George Sewell was a man of strong principles. He was private about his feelings, but the rest of him was wide open. He was personable and sociable. George cared about people, enjoyed them and never passed judgement, thus he made friends where-ever he went. He strove to give his children what he never had: a good education and decent careers. Georges children saw him as kind and gentle - strong and determined. He possessed lots of common sense, a great sense of humour, and only gave his advise when asked. From him his children and grandchildren learned to live life to the fullest; to work hard and play hard, and to always treat people as if it were a Sunday.

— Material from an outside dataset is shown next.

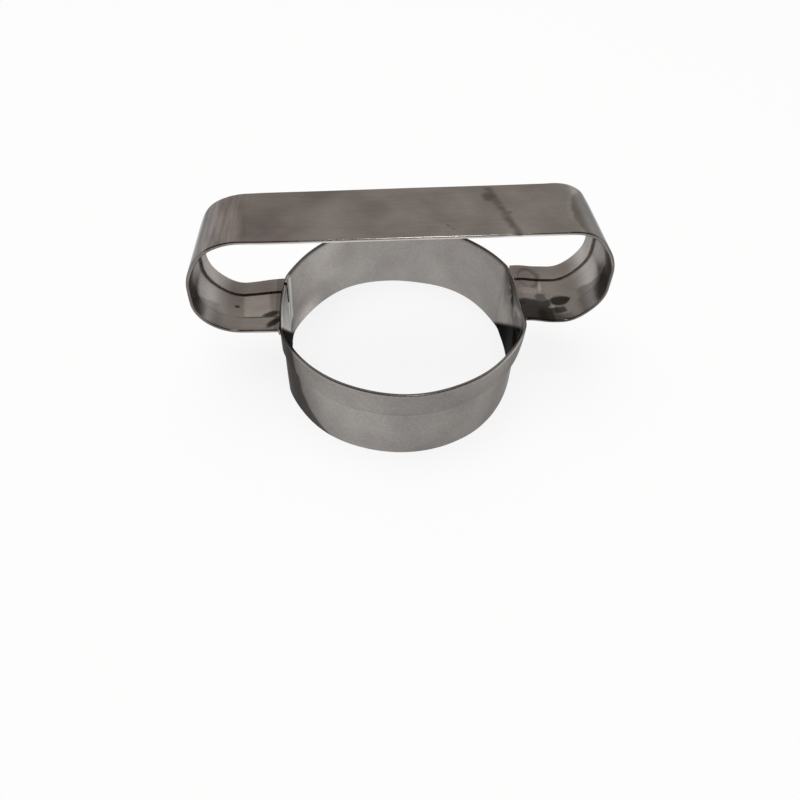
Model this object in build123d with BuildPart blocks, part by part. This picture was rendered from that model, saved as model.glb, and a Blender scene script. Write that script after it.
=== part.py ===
from build123d import *
import os
from math import sqrt

# A hand biscuit cutter in folded sheet steel: a round cutting ring with a strap handle
# that loops over it from side to side. Millimetres, +Z up. The origin is the centre of
# the ring on the plane of its cutting edge, and the handle runs along X.

# Cutting ring, one strip rolled round
ring_diameter = 76.0  # outside of the plain wall
ring_height = 26.3  # cutting edge to rim
ring_sheet = 0.5
ring_hem_depth = 8.0  # leaf folded down outside the rim
hem_gap = 0.1  # air left inside a flattened fold

# Lap seam of the ring, on the flat behind the left tab
seam_gap = 0.3  # slit between the ends of the strip, seen from inside
seam_inset = 3.5  # slit from the rear corner of the flat
lap_length = 8.0  # tongue that runs on outside the other end
jog_length = 0.6  # step where the tongue leaves the wall
lap_clearance = 0.3  # tongue below the hem leaf

# Handle strap, one strip bent to a long flat loop
strap_width = 23.4  # over both hemmed edges
strap_sheet = 0.5
strap_hem_width = 6.0  # each edge folded in on the inside of the loop
flange_run = 9.85  # straight of each flange, from the tab's face to the loop's lower corner
end_run = 5.6  # straight of each end of the loop, between its two corners
rim_stand = 1.2  # rim above the lower face of the flanges
top_corner_radius = 15.8
bottom_corner_radius = 12.3
tab_bend_radius = 1.0  # inside of the bend from flange to tab
tab_length = 5.8  # flat of the tab, below its bend
tab_corner_radius = 4.6
hem_setback = 0.4  # hem leaves stop short of the tab bend

# Spot welds
weld_diameter = 4.0  # nuggets that hold the tabs
weld_pitch = 12.0  # between the two nuggets of a tab
seam_weld_diameter = 3.0
seam_weld_count = 3
dent_depth = 0.1  # hollow that the electrodes leave at each end of a nugget

# Worked out from the sizes above
ring_radius = ring_diameter / 2
flat_distance = sqrt(ring_radius**2 - (strap_width / 2) ** 2)  # axis to the outside of a flat
ring_fold_radius = ring_sheet + hem_gap / 2
ring_hem_face = hem_gap + ring_sheet  # outside of the hem leaf, beyond the wall
strap_fold_radius = strap_sheet + hem_gap / 2
strap_fold_depth = 2 * strap_fold_radius
flange_level = ring_height - rim_stand
top_level = flange_level + bottom_corner_radius + end_run + top_corner_radius
tab_face = flat_distance + ring_hem_face + strap_sheet
loop_end = tab_face + flange_run + bottom_corner_radius  # axis to the outside of the loop's end
tab_foot = flange_level - tab_bend_radius - tab_length
weld_level = tab_foot + tab_length / 2
seam_place = strap_width / 2 - seam_inset
tongue_height = ring_height - ring_hem_depth - lap_clearance
fold_round_share = 0.98  # share of a fold's half thickness that is rounded


def ring_plan(offset):
    """Outline of the ring from above, moved outward by offset: a circle with two flat sides."""
    with BuildSketch(mode=Mode.PRIVATE) as plan:
        Circle(ring_radius + offset)
        Rectangle(2 * (flat_distance + offset), 2 * (ring_radius + offset), mode=Mode.INTERSECT)
    return plan.sketch


def ring_band(inner_offset, outer_offset, low, high):
    """Adds a band of the ring between two outlines and two levels to the part being built."""
    with BuildSketch(Plane.XY.offset(low)) as band:
        add(ring_plan(outer_offset))
        add(ring_plan(inner_offset), mode=Mode.SUBTRACT)
    extrude(band.sketch, amount=high - low)


def left_flat_plate(inner_offset, outer_offset, front, rear, low, high, mode=Mode.ADD):
    """Adds or cuts a flat plate that lies along the ring's left flat."""
    with BuildSketch(Plane.XY.offset(low)) as plate:
        with Locations((-flat_distance - (inner_offset + outer_offset) / 2, (front + rear) / 2)):
            Rectangle(outer_offset - inner_offset, rear - front)
    extrude(plate.sketch, amount=high - low, mode=mode)


def tab_weld_spots(radius):
    """Draws the two nuggets of a tab on a plane that looks along X."""
    with Locations((0, weld_level)):
        with GridLocations(weld_pitch, 0, 2, 1):
            Circle(radius)


def seam_weld_spots(radius):
    """Draws the column of nuggets of the lap seam on a plane that looks along X."""
    with Locations((seam_place - lap_length / 2, tongue_height / 2)):
        with GridLocations(0, tongue_height / seam_weld_count, 1, seam_weld_count):
            Circle(radius)


with BuildPart() as cutting_ring:
    # Wall, hem leaf outside it and the fold that joins them at the rim
    fold_base = ring_height - ring_fold_radius
    ring_band(-ring_sheet, 0, 0, fold_base)
    ring_band(hem_gap, ring_hem_face, ring_height - ring_hem_depth, fold_base)
    ring_band(-ring_sheet, ring_hem_face, fold_base, ring_height)
    rim = cutting_ring.faces().sort_by(Axis.Z)[-1]
    fillet(rim.edges(), radius=ring_fold_radius * fold_round_share)
    # Slit between the two ends of the strip, open through wall and hem
    left_flat_plate(
        -2 * ring_sheet,
        ring_hem_face + ring_sheet,
        seam_place - seam_gap / 2,
        seam_place + seam_gap / 2,
        0,
        ring_height,
        mode=Mode.SUBTRACT,
    )
    # Tongue of the rear end, stepped out over the front end, and the step itself
    seam_rear = seam_place + seam_gap / 2
    left_flat_plate(
        hem_gap, ring_hem_face, seam_place - lap_length, seam_rear + jog_length, 0, tongue_height
    )
    left_flat_plate(-ring_sheet, ring_hem_face, seam_rear, seam_rear + jog_length, 0, tongue_height)
    # Seats of the nuggets, through both walls for the tabs and through the left one for the seam
    with BuildSketch(Plane.YZ):
        tab_weld_spots(weld_diameter / 2)
    extrude(amount=ring_diameter, both=True, mode=Mode.SUBTRACT)
    with BuildSketch(Plane.YZ):
        seam_weld_spots(seam_weld_diameter / 2)
    extrude(amount=-ring_diameter, mode=Mode.SUBTRACT)
cutting_ring.part.label = "cutting_ring"


def mirrored_path(right_half):
    """Points of a path that is the same on both sides, from its left end to its right end."""
    left_half = [(-x, z) for x, z in right_half]
    return left_half + right_half[::-1]


def sheet_path(inset):
    """Loop and tabs of the plain sheet, at a depth below the strap's outer face."""
    right_half = [
        (tab_face - inset, tab_foot),
        (tab_face - inset, flange_level + inset),
        (loop_end - inset, flange_level + inset),
        (loop_end - inset, top_level - inset),
    ]
    radii = [tab_bend_radius + inset, bottom_corner_radius - inset, top_corner_radius - inset]
    return mirrored_path(right_half), radii + radii[::-1]


def hem_path(inset):
    """Loop alone, where the edges are hemmed, at a depth below the strap's outer face."""
    right_half = [
        (tab_face + tab_bend_radius + hem_setback, flange_level + inset),
        (loop_end - inset, flange_level + inset),
        (loop_end - inset, top_level - inset),
    ]
    radii = [bottom_corner_radius - inset, top_corner_radius - inset]
    return mirrored_path(right_half), radii + radii[::-1]


def strap_band(path, outer_inset, inner_inset, front, rear):
    """Adds a layer of the strap between two depths and two places across its width."""
    with BuildSketch(Plane.XZ.offset(-rear)) as layer:
        with BuildLine():
            outer_points, outer_radii = path(outer_inset)
            inner_points, inner_radii = path(inner_inset)
            outer = FilletPolyline(*outer_points, radius=outer_radii)
            inner = FilletPolyline(*inner_points, radius=inner_radii)
            Line(outer @ 0, inner @ 0)
            Line(outer @ 1, inner @ 1)
        make_face()
    extrude(layer.sketch, amount=rear - front)


with BuildPart() as handle_strap:
    # Folded edges first, front and rear, so that they can be rounded
    half_width = strap_width / 2
    fold_line = half_width - strap_fold_radius
    strap_band(hem_path, 0, strap_fold_depth, -half_width, -fold_line)
    strap_band(hem_path, 0, strap_fold_depth, fold_line, half_width)
    long_edges = handle_strap.edges().filter_by(lambda edge: edge.length > 2 * strap_fold_depth)
    edge_groups = long_edges.group_by(Axis.Y)
    fillet(edge_groups[0] + edge_groups[-1], radius=strap_fold_radius * fold_round_share)
    # Plain sheet, which runs on into the two tabs, then the hem leaves inside the loop
    strap_band(sheet_path, 0, strap_sheet, -fold_line, fold_line)
    hem_line = half_width - strap_hem_width
    leaf_top = strap_sheet + hem_gap
    strap_band(hem_path, leaf_top, strap_fold_depth, -fold_line, -hem_line)
    strap_band(hem_path, leaf_top, strap_fold_depth, hem_line, fold_line)
    # Rounded lower corners of the tabs
    foot_corners = handle_strap.edges().filter_by(Axis.X).group_by(Axis.Z)[0]
    fillet(foot_corners, radius=tab_corner_radius)
    # Seats of the nuggets
    with BuildSketch(Plane.YZ):
        tab_weld_spots(weld_diameter / 2)
    extrude(amount=tab_face + tab_bend_radius, both=True, mode=Mode.SUBTRACT)
handle_strap.part.label = "handle_strap"

# Nuggets of the tabs, from the inner face of the ring wall to the outer face of the tab
tab_weld_inner = flat_distance - ring_sheet + dent_depth
tab_weld_outer = tab_face - dent_depth

with BuildPart() as right_tab_welds:
    with BuildSketch(Plane.YZ.offset(tab_weld_inner)):
        tab_weld_spots(weld_diameter / 2)
    extrude(amount=tab_weld_outer - tab_weld_inner)
right_tab_welds.part.label = "right_tab_welds"

with BuildPart() as left_tab_welds:
    with BuildSketch(Plane.YZ.offset(-tab_weld_outer)):
        tab_weld_spots(weld_diameter / 2)
    extrude(amount=tab_weld_outer - tab_weld_inner)
left_tab_welds.part.label = "left_tab_welds"

# Nuggets of the lap seam, from the inner face of the wall to the outer face of the tongue
seam_weld_inner = flat_distance - ring_sheet + dent_depth
seam_weld_outer = flat_distance + ring_hem_face - dent_depth

with BuildPart() as ring_seam_welds:
    with BuildSketch(Plane.YZ.offset(-seam_weld_outer)):
        seam_weld_spots(seam_weld_diameter / 2)
    extrude(amount=seam_weld_outer - seam_weld_inner)
ring_seam_welds.part.label = "ring_seam_welds"

os.makedirs("parts", exist_ok=True)
export_step(cutting_ring.part, "parts/cutting_ring.step")
export_step(handle_strap.part, "parts/handle_strap.step")
export_step(left_tab_welds.part, "parts/left_tab_welds.step")
export_step(right_tab_welds.part, "parts/right_tab_welds.step")
export_step(ring_seam_welds.part, "parts/ring_seam_welds.step")
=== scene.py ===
from math import acos, cos, pi, radians, sin

import bpy
from mathutils import Matrix, Vector


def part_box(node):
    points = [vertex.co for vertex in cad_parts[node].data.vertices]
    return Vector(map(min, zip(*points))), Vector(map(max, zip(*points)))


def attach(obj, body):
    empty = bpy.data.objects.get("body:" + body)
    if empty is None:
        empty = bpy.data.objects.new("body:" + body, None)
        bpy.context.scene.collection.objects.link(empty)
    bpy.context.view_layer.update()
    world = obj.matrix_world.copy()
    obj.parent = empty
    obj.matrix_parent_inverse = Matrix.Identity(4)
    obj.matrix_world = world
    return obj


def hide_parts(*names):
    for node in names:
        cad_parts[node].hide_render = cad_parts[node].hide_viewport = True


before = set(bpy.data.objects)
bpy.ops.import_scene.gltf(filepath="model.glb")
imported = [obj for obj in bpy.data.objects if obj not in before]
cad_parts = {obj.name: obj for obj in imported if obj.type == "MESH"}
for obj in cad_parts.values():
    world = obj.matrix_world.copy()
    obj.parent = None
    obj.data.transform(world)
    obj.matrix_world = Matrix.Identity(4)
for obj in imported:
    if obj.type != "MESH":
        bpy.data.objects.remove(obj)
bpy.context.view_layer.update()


# Cutting ring
# One strip of stainless sheet, folded outward along its upper edge, rolled round and closed by a
# lap seam. Where the handle sits the wall is pressed flat. Its finish is satin, straight from the mill.

MM = 0.001  # a millimetre in metres

ring_low, ring_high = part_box("cutting_ring")
ring_sheet = 0.5 * MM
ring_hem_gap = 0.1 * MM
ring_fold = ring_sheet + ring_hem_gap / 2
ring_inside = ring_high[1] - 2 * ring_fold  # radius of the inner face
flat_inside = ring_high[0] - 2 * ring_fold  # axis to the inner face of a flat
ring_height = ring_high[2] - ring_low[2]
ring_hem_depth = 8.0 * MM
flat_corner = 12.0 * MM
seam_place = 8.2 * MM
seam_gap = 0.3 * MM
seam_wedge = 1.3 * MM  # how much wider the seam stands open at the foot of the hem
lap_length = 8.0 * MM
jog_length = 0.9 * MM
tongue_height = ring_height - ring_hem_depth - 0.3 * MM
weld_pitch = 12.0 * MM
weld_level = 21.2 * MM
weld_reach = 2.3 * MM
weld_depth = 0.07 * MM
flat_zone = 30.0 * MM  # the two flats lie further out along X than this
wedge_length = 4.0 * MM  # the seam's wedge fades out over this much of the strip
ring_waves = 28.0  # lumps of the uneven sheet, for each metre
rim_zone = (6.0 * MM, 25.0 * MM)  # heights between which the shape of the edge turns into that of the rim
# Dents left round the right tab, in mm: place along y and z, reach, how far they stand out.
rough_places = [(-1.0, 20.5, 3.2, -0.25), (-9.5, 15.5, 3.0, 0.25), (3.5, 23.5, 2.2, 0.2)]
# How far the rolled strip is out of round, in mm: angle from the front, top edge, bottom edge.
out_of_round = [
    (-180, -0.6, 0.1), (-155, -0.8, 0.8), (-130, -1.1, -0.2), (-113, -0.95, -0.25), (-90, 0.0, -0.25),
    (-72, -0.4, -0.2), (-55, -0.3, 0.0), (-40, -0.3, 0.35), (-20, -0.3, 0.3), (0, -0.05, 0.3),
    (20, -0.1, 0.2), (35, 0.15, 0.0), (50, 0.25, -0.6), (68, 0.5, -1.0), (77, 0.05, -0.5), (90, 0.0, 0.2),
    (105, 0.1, -0.2), (113, 0.0, -0.55), (130, -0.45, 0.2), (145, -0.6, 0.45), (165, -0.6, -0.2),
    (180, -0.6, 0.1),
]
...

Georges grandchildren pay special tribute as they write: "Yes, Grandpa, you have cut a wide swath in our lives. You were the ultimate role model. You touched us in a hundred ways. We deeply respected you, loved you, and will miss you everyday."
George was predeceased by his parents Elizabeth and Charlie Sewell, his wife Evelyn, of 57 years, daughter Ethel, and son-in-law Charlie Roth. Also his sisters Myrtle Mitchell, Violet Cappis, Alice Sewell, and brothers Norman and Clifford.
George leaves to mourn his special friend Jessie Harrod, sisters Millie and Caroline, and Brother Ernest. Also, his sons Wayne (Shirley) and Garry (Dellene), his daughters Myrna (Paul) Gardner, Sharron (LeRoy) Sandness, Esther (Cliff) Supernault, Beryl (Erb) Dreidiger, son-in-law Sam Roth, plus many many grandchildren, great grandchildren, great great grandchildren, plus numerous nieces, nephews, and friends.
Funeral arrangements under the care of Reynars Funeral Chapel and Crematorium.